╔══

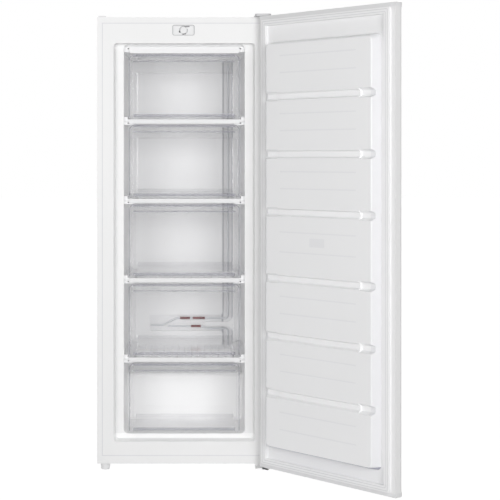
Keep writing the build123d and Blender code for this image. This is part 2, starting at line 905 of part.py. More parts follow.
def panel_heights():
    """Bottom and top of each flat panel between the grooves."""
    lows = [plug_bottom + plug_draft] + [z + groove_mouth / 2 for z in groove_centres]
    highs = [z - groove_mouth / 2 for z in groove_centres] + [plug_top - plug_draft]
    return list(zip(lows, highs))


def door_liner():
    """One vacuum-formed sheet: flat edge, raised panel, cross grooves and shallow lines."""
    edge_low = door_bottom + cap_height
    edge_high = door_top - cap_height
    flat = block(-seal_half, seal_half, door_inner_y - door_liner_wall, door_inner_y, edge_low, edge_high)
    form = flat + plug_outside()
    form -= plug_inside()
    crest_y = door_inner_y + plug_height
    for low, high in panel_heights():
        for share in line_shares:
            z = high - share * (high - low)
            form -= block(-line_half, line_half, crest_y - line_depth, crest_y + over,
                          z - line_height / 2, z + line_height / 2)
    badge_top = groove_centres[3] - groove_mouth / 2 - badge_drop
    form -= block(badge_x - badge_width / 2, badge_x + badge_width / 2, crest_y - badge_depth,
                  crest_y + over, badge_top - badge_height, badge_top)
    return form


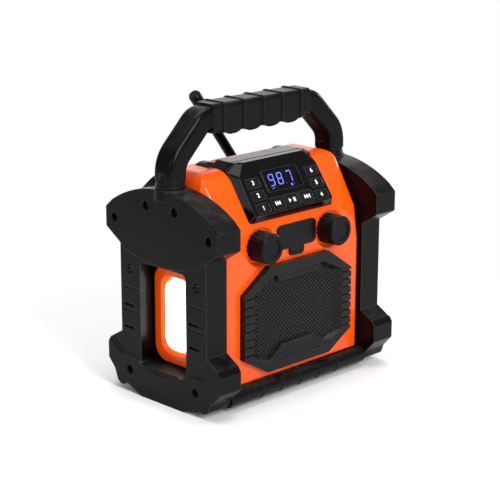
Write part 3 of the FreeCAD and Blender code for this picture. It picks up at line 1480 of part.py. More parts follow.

╚══

### Exercise task:
Set out the complete listing exactly as shown.

### Output below:
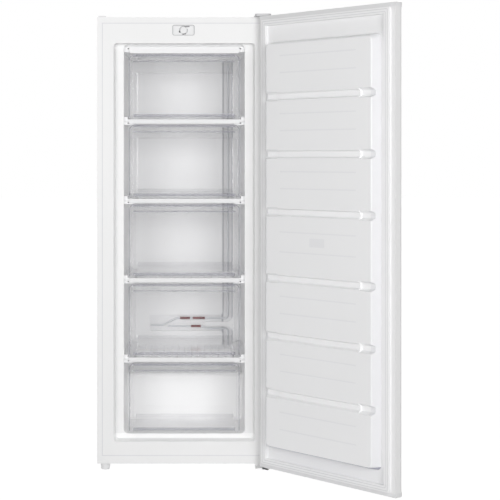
Keep writing the build123d and Blender code for this image. This is part 2, starting at line 905 of part.py. More parts follow.
def panel_heights():
    """Bottom and top of each flat panel between the grooves."""
    lows = [plug_bottom + plug_draft] + [z + groove_mouth / 2 for z in groove_centres]
    highs = [z - groove_mouth / 2 for z in groove_centres] + [plug_top - plug_draft]
    return list(zip(lows, highs))


def door_liner():
    """One vacuum-formed sheet: flat edge, raised panel, cross grooves and shallow lines."""
    edge_low = door_bottom + cap_height
    edge_high = door_top - cap_height
    flat = block(-seal_half, seal_half, door_inner_y - door_liner_wall, door_inner_y, edge_low, edge_high)
    form = flat + plug_outside()
    form -= plug_inside()
    crest_y = door_inner_y + plug_height
    for low, high in panel_heights():
        for share in line_shares:
            z = high - share * (high - low)
            form -= block(-line_half, line_half, crest_y - line_depth, crest_y + over,
                          z - line_height / 2, z + line_height / 2)
    badge_top = groove_centres[3] - groove_mouth / 2 - badge_drop
    form -= block(badge_x - badge_width / 2, badge_x + badge_width / 2, crest_y - badge_depth,
                  crest_y + over, badge_top - badge_height, badge_top)
    return form


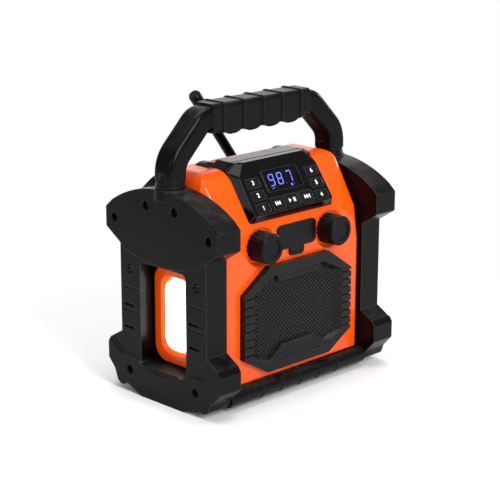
Write part 3 of the FreeCAD and Blender code for this picture. It picks up at line 1480 of part.py. More parts follow.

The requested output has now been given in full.